As expected, Wyly and attorneys for him and his brother's estate dismissed the IRS allegations. True to his Texas roots and in keeping with the Lone Star penchant for down-home speak, Wylie called the charges baloney.
Court agrees with tax evasion charge: Dallas U.S. Bankruptcy Judge Barbara Houser, however, determined the charges were true.
In her 459-page opinion, Houser found that the Wyly brothers committed tax fraud over the course of almost 15 years through the sophisticated use of foreign trusts, annuities, and Nevada corporations. She rejected arguments that the 81-year-old Sam Wyly was simply following orders from his attorneys.
"The court does not believe that the law permits Sam to hide behind others and claim not to have known what was going on around him," Houser said. She also noted in her decision:
"To accept the Wylys' explanation requires the Court to be satisfied that it is appropriate for extraordinarily wealthy individuals to hire middlemen to do their bidding in order to insulate themselves from wrong-doing so that, when the fraud is ultimately exposed, they have plausible deniability."
As for the money the IRS says it's owed, Houser last week gave the parties 30 days to get together and come up with "agreed amounts" on the claims to the court. Failing an agreement, each side is to submit its own proposal to the court.
Sam Wyly's attorneys are examining their next potential course in the legal action, but the consensus among tax and bankruptcy experts is that the best course for Sam and Charles' estate is to strike a deal with the IRS and pay a "significant" amount of tax to resolve the case.
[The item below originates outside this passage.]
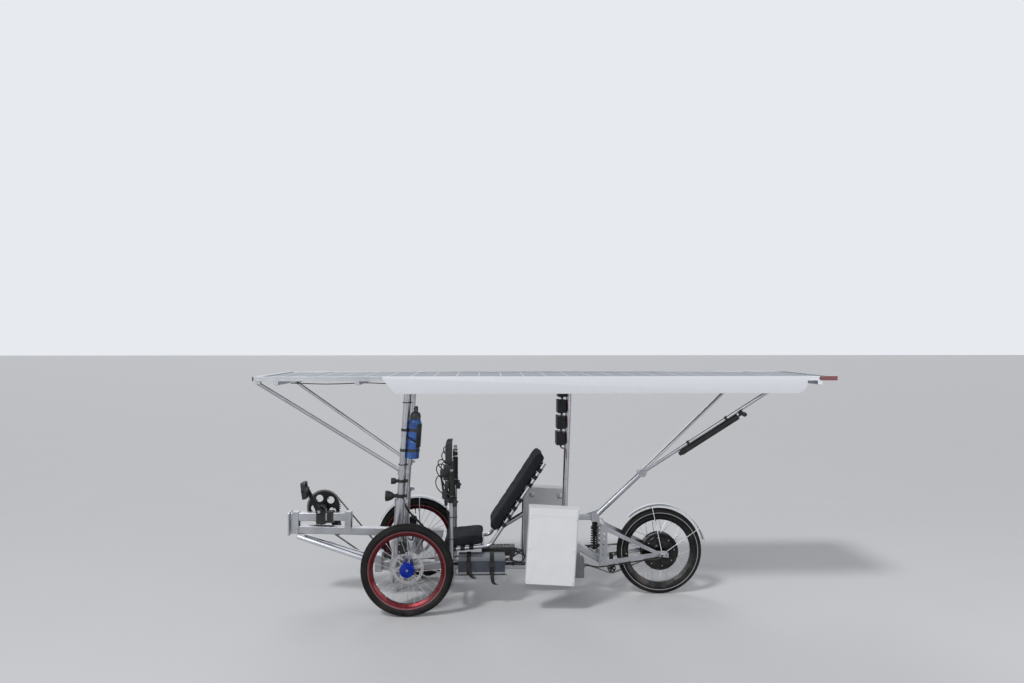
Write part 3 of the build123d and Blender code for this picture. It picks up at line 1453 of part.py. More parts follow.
# Crank set with its pierced, toothed chainring and tapered arms
ring_body = Pos(crank_x, 0, crank_z) * sprocket(ring_teeth, chain_y)
with BuildPart() as crankset:
    add(ring_body)
    disc(crank_x, (-crank_inner - crank_thick, crank_inner + crank_thick), crank_z, spindle_radius)
    disc(crank_x, (chain_y - 2, chain_y + 2), crank_z, ring_pitch_radius - 8)
    for number in range(5):
        place = Vector(ring_hole_place, 0, 0).rotate(Axis.Y, 72.0 * number + ring_hole_turn)
        hole_y = (chain_y - 9, chain_y + 9)
        disc(crank_x + place.X, hole_y, crank_z + place.Z, ring_hole_radius, Mode.SUBTRACT)
    disc(crank_x, (chain_y - 5, crank_inner), crank_z, spider_radius)
    for side, turn in ((-1, crank_angle), (1, crank_angle + 180)):
        end = Vector(crank_length, 0, 0).rotate(Axis.Y, -turn)
        across = Vector(-end.Z, 0, end.X).normalized()
        inner = side * crank_inner
        with BuildSketch(Plane.XZ.offset(-inner)):
            with Locations((crank_x, crank_z)):
                Circle(crank_eye)
            with Locations((crank_x + end.X, crank_z + end.Z)):
                Circle(pedal_eye)
            with BuildLine():
                Polyline(
                    (crank_x + across.X * 14, crank_z + across.Z * 14),
                    (crank_x + end.X + across.X * 10, crank_z + end.Z + across.Z * 10),
                    (crank_x + end.X - across.X * 10, crank_z + end.Z - across.Z * 10),
                    (crank_x - across.X * 14, crank_z - across.Z * 14),
                    close=True,
                )
            make_face()
        extrude(amount=-side * crank_thick)
        outer = side * (crank_inner + crank_thick)
        disc(crank_x + end.X, (inner, outer + side * 96), crank_z + end.Z, pedal_axle)
pieces["crankset"] = crankset

# Pedals: pierced platforms on a barrel
for name, side, turn in (("left", -1, crank_angle), ("right", 1, crank_angle + 180)):
    end = Vector(crank_length, 0, 0).rotate(Axis.Y, -turn)
    place = Vector(crank_x + end.X, side * (crank_inner + crank_thick + pedal_place), crank_z + end.Z)
    with BuildPart() as pedal:
        with BuildSketch(Plane(origin=place, x_dir=(0, 1, 0), z_dir=(1, 0, 0.12))):
            RectangleRounded(pedal_wide, pedal_long, 12)
            for way in (-1, 1):
                with Locations((0, way * (pedal_long / 4 + 2))):
                    RectangleRounded(pedal_wide - 28, pedal_long / 2 - 24, 5, mode=Mode.SUBTRACT)
        extrude(amount=pedal_thick / 2, both=True)
        disc(place.X, (place.Y - pedal_wide / 2, place.Y + pedal_wide / 2), place.Z, pedal_barrel + 2)
        disc(
            place.X,
            (side * crank_inner, side * (crank_inner + crank_thick + 120)),
            place.Z,
            pedal_axle + running,
            Mode.SUBTRACT,
        )
    pieces[f"{name}_pedal"] = pedal

for name, piece in pieces.items():
    piece.part.label = name
    export_step(piece.part, f"parts/{name}.step")
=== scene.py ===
import bpy
import bmesh
import math
from mathutils import Matrix, Vector


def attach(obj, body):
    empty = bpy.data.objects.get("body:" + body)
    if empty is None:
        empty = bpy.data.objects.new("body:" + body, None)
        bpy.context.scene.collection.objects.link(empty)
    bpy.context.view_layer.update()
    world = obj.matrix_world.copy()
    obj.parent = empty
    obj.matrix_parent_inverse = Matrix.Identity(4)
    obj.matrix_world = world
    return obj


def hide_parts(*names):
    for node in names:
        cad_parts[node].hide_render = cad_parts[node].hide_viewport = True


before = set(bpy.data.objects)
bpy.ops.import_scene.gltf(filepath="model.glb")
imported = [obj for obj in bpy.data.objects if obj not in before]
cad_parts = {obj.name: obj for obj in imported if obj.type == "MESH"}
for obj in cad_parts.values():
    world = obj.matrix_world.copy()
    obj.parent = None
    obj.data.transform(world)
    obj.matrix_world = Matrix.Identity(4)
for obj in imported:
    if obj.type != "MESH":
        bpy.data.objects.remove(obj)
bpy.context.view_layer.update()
print("frame loaded:", len(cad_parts), "nodes")

# camera at the photo's place: metres and degrees, horizon in the middle of the picture
cameraSetup = {
    "place": (-0.330, -4.606, 1.494), "turn": (90.0, 0.0, -1.8), "lens": 27.42, "sensor": 36.0, "far": 200,
}
cameraTurn = [math.radians(turn) for turn in cameraSetup["turn"]]
bpy.ops.object.select_all(action="DESELECT")
bpy.ops.object.camera_add(location=cameraSetup["place"], rotation=cameraTurn)
camera = bpy.context.object
camera.name = "photoCamera"
camera.data.lens = cameraSetup["lens"]
camera.data.sensor_width = cameraSetup["sensor"]
camera.data.clip_end = cameraSetup["far"]
bpy.context.scene.camera = camera
bpy.context.scene.view_settings.view_transform = "Standard"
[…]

Billionaires tax week: Sam Wyly wasn't the only (former) billionaire making news last week.
Self-proclaimed billionaire and presumptive Republican 2016 presidential nominee Donald J. Trump got a lot of unwanted attention for his refusal to reveal his tax returns. He said on May 11 that he's keeping the federal filings private until the IRS finishes its continual audits of his 1040s. So that likely means we'll never see them.
And one of Trump's political foes, car-elevator rich Mitt Romney saw the resolution of a criminal case that involved his tax returns. Back in 2012, the GOP's then White House candidate's tax returns purportedly were hacked and the individual who claimed to have the filing demanded $1 million ransom to keep them secret. That Tennessee man was convicted on May 12 of fraud and extortion.
Other offshore account attention, too: Increased recent attention to offshore accounts like those noted in the Wyly case also was the focus of a post last week at my other tax blog.
Additional information from the Panama Papers, the documents detailing alleged tax havens allegedly facilitated by the Panama-based laws firm Mossack Fonseca, was made available to the public via a new and massive online database. That prompted a U.S. Senator to ask more questions about Panama Papers-cited tax shelters established in Nevada and Wyoming.
Also over at Bankrate Taxes Blog last week, I examined the IRS revelation that it had been directly calling taxpayers in audit situations without first sending the filers a letter. The agency now says that in order to forestall tax scam worries, it's changing that procedure.
I usually post my additional tax thoughts at Bankrate on Tuesdays and Thursdays and then provide highlights and links here the following weekend for folks who missed the postes when they first went live. I hope you enjoy them both here and there and thanks for reading when- and wherever.